> _Short problem_: Every line with the word "axes" in it should be extracted from the data that follows.

> _Given data_:
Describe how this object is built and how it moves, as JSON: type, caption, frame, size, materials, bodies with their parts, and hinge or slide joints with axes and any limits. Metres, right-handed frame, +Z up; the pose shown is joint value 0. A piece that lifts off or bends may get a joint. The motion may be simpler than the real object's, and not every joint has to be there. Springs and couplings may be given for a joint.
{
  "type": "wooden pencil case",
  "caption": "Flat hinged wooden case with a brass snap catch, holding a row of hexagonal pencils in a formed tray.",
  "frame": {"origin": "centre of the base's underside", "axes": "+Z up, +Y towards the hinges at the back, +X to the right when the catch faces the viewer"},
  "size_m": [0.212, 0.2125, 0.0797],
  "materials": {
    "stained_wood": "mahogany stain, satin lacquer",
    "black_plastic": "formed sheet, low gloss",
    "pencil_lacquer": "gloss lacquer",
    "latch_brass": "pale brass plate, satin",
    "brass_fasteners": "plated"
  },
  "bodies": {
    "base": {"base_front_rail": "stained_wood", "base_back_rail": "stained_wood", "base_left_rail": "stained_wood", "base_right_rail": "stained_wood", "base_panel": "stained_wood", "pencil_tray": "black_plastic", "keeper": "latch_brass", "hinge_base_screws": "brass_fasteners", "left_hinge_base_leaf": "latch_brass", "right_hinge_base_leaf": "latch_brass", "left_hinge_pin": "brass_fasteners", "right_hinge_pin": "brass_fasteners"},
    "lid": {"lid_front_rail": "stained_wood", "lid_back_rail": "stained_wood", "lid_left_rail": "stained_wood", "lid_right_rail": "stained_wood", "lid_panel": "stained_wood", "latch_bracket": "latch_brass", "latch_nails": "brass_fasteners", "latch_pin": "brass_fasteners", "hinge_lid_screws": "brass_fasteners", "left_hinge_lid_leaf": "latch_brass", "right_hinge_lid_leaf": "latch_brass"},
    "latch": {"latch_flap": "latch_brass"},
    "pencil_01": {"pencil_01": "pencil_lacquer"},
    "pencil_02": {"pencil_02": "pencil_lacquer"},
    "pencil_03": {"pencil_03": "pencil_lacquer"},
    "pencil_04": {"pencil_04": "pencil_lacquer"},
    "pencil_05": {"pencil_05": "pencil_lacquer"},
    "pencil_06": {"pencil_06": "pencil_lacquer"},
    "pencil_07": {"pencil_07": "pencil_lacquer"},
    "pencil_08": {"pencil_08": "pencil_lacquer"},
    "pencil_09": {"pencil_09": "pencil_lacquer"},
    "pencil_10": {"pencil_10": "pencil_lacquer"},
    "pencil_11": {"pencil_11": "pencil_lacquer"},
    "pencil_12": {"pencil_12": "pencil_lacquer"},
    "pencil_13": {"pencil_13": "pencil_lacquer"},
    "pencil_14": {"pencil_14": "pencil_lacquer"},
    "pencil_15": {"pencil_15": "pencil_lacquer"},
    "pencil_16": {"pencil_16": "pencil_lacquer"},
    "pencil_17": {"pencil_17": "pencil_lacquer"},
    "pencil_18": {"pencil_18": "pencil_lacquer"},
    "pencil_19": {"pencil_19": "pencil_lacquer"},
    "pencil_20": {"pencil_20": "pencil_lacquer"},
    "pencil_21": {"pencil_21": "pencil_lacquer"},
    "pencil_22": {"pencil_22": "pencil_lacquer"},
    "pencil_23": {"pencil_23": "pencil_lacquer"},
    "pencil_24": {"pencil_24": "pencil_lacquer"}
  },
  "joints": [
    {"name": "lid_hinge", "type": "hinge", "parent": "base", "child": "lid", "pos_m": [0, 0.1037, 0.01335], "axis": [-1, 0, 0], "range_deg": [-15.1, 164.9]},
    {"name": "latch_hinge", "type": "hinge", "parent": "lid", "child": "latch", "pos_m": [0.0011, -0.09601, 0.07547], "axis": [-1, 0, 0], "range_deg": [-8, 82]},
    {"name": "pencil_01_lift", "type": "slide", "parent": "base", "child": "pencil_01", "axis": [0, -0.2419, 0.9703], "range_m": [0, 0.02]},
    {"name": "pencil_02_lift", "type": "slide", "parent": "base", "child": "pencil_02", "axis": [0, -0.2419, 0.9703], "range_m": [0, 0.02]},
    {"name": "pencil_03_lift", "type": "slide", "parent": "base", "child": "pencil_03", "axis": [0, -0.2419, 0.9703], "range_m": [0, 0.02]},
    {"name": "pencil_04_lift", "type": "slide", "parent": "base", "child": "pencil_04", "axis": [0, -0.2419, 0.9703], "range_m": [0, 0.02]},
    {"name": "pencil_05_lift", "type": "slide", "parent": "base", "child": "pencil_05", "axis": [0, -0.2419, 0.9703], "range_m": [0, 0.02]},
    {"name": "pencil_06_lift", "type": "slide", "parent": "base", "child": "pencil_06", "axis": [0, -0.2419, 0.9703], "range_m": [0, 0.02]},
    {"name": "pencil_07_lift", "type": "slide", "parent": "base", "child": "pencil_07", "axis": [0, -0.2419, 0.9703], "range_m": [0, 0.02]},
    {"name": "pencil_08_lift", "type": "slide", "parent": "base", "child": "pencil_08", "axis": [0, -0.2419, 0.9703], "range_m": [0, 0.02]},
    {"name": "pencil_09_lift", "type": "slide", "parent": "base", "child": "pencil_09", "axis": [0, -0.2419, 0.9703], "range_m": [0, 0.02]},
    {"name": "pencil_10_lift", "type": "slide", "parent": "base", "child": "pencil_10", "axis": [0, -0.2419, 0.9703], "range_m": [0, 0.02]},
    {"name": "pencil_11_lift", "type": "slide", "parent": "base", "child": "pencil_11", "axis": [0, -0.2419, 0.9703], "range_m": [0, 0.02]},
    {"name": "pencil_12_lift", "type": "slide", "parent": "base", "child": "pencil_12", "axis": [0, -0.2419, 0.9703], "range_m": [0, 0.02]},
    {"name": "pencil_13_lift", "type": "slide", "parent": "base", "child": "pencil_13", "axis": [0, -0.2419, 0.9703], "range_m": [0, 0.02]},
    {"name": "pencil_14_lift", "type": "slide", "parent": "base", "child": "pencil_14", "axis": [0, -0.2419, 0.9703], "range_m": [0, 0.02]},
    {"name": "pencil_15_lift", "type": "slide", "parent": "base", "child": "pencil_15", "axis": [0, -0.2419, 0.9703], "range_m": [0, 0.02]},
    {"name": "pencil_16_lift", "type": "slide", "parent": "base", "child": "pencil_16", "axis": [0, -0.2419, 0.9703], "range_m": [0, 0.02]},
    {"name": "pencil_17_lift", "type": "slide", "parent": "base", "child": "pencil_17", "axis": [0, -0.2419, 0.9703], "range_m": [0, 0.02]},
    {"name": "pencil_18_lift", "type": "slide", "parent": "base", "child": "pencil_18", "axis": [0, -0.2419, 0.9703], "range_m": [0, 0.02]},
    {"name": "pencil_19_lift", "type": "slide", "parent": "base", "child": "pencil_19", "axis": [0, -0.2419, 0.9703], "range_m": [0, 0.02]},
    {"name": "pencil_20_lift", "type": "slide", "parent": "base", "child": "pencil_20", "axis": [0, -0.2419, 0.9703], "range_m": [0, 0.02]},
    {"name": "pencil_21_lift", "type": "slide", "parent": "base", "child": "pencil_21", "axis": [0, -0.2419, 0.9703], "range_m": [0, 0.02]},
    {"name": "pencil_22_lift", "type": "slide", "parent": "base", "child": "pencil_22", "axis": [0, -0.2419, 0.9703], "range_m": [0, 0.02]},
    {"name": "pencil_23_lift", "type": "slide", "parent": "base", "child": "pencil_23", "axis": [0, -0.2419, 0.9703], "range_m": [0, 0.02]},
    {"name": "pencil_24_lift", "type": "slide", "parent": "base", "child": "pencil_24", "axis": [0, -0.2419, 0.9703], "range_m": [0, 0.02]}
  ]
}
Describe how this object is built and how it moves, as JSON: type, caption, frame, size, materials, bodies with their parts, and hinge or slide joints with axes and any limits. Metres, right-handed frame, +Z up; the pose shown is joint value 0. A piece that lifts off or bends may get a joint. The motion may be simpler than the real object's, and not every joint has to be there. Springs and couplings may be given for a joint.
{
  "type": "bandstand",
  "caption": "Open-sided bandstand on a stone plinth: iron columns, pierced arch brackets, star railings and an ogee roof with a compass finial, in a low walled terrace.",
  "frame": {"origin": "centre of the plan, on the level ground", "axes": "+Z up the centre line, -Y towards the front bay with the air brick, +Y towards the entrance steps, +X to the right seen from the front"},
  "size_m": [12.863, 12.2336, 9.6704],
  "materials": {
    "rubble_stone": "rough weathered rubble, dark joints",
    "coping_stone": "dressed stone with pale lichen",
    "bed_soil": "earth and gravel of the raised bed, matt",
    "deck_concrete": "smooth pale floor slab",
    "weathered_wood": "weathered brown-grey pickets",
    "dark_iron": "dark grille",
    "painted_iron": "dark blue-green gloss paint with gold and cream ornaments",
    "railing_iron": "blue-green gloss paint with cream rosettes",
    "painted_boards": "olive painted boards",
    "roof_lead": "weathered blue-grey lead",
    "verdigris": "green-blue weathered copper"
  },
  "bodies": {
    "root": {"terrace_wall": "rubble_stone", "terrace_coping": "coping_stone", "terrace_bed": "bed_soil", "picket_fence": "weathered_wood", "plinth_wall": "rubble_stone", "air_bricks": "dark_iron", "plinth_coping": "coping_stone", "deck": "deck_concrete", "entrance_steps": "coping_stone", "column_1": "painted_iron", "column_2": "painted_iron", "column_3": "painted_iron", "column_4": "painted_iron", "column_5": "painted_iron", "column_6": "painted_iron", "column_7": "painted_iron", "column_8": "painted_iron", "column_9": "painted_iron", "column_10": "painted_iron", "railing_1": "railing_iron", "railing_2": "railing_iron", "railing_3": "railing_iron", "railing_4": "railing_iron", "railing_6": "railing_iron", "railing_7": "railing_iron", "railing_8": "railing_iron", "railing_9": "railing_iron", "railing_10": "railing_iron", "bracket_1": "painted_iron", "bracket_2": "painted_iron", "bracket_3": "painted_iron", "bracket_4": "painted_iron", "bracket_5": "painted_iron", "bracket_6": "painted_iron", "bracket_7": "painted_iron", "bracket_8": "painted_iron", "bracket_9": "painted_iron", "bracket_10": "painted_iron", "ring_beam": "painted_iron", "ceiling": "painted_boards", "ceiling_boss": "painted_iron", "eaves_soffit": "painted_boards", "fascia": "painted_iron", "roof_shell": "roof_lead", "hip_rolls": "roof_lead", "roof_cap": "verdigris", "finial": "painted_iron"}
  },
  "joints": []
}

...

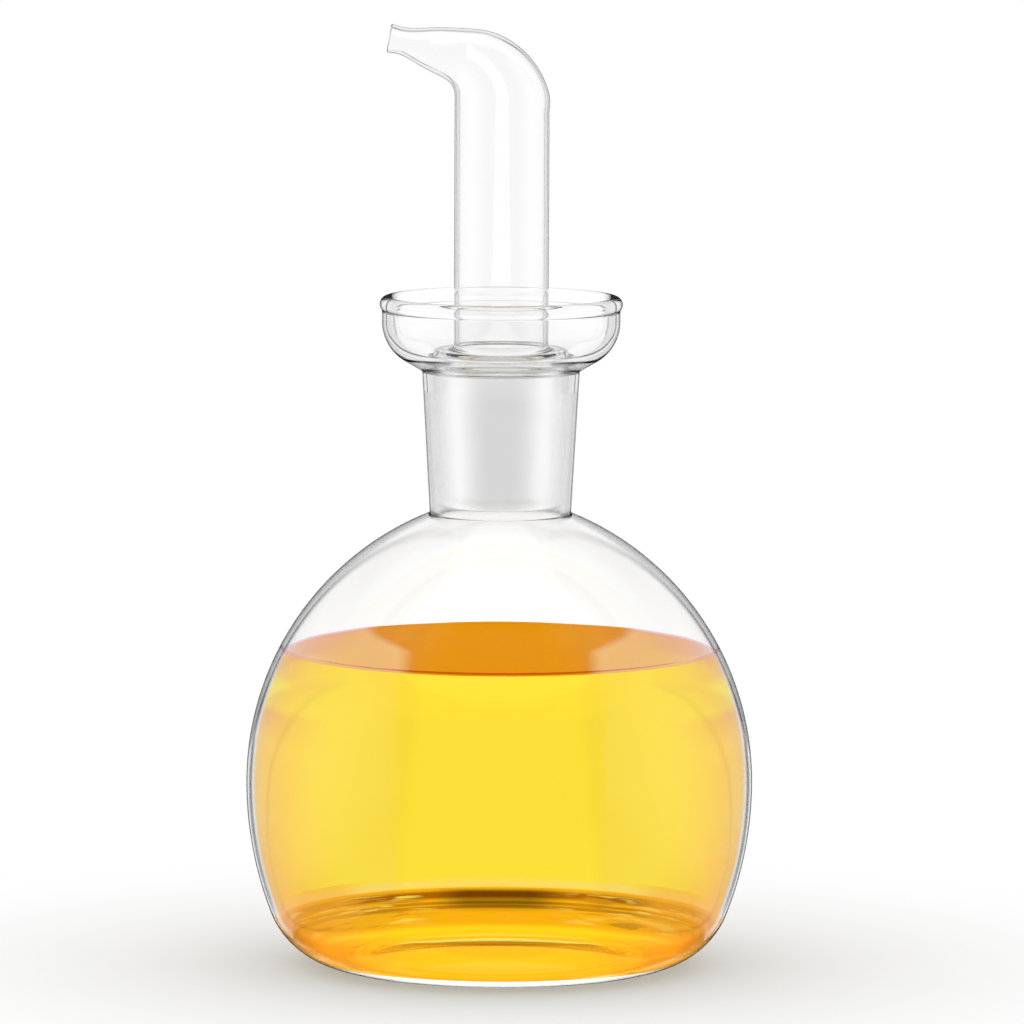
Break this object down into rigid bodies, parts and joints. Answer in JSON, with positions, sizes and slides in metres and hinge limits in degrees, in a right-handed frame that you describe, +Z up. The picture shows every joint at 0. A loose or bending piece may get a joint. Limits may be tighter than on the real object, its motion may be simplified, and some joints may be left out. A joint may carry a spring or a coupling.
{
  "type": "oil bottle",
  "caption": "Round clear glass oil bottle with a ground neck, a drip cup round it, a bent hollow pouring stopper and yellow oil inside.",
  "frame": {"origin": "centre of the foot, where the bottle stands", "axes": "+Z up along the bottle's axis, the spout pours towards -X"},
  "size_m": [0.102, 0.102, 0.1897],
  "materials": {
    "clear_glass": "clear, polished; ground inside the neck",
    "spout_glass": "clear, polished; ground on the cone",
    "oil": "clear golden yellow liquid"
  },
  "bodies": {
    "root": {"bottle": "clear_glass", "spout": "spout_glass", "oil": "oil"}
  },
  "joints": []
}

> _Solution to this problem_:
Describe how this object is built and how it moves, as JSON: type, caption, frame, size, materials, bodies with their parts, and hinge or slide joints with axes and any limits. Metres, right-handed frame, +Z up; the pose shown is joint value 0. A piece that lifts off or bends may get a joint. The motion may be simpler than the real object's, and not every joint has to be there. Springs and couplings may be given for a joint.
  "frame": {"origin": "centre of the base's underside", "axes": "+Z up, +Y towards the hinges at the back, +X to the right when the catch faces the viewer"},
Describe how this object is built and how it moves, as JSON: type, caption, frame, size, materials, bodies with their parts, and hinge or slide joints with axes and any limits. Metres, right-handed frame, +Z up; the pose shown is joint value 0. A piece that lifts off or bends may get a joint. The motion may be simpler than the real object's, and not every joint has to be there. Springs and couplings may be given for a joint.
  "frame": {"origin": "centre of the plan, on the level ground", "axes": "+Z up the centre line, -Y towards the front bay with the air brick, +Y towards the entrance steps, +X to the right seen from the front"},
  "frame": {"origin": "centre of the foot, where the bottle stands", "axes": "+Z up along the bottle's axis, the spout pours towards -X"},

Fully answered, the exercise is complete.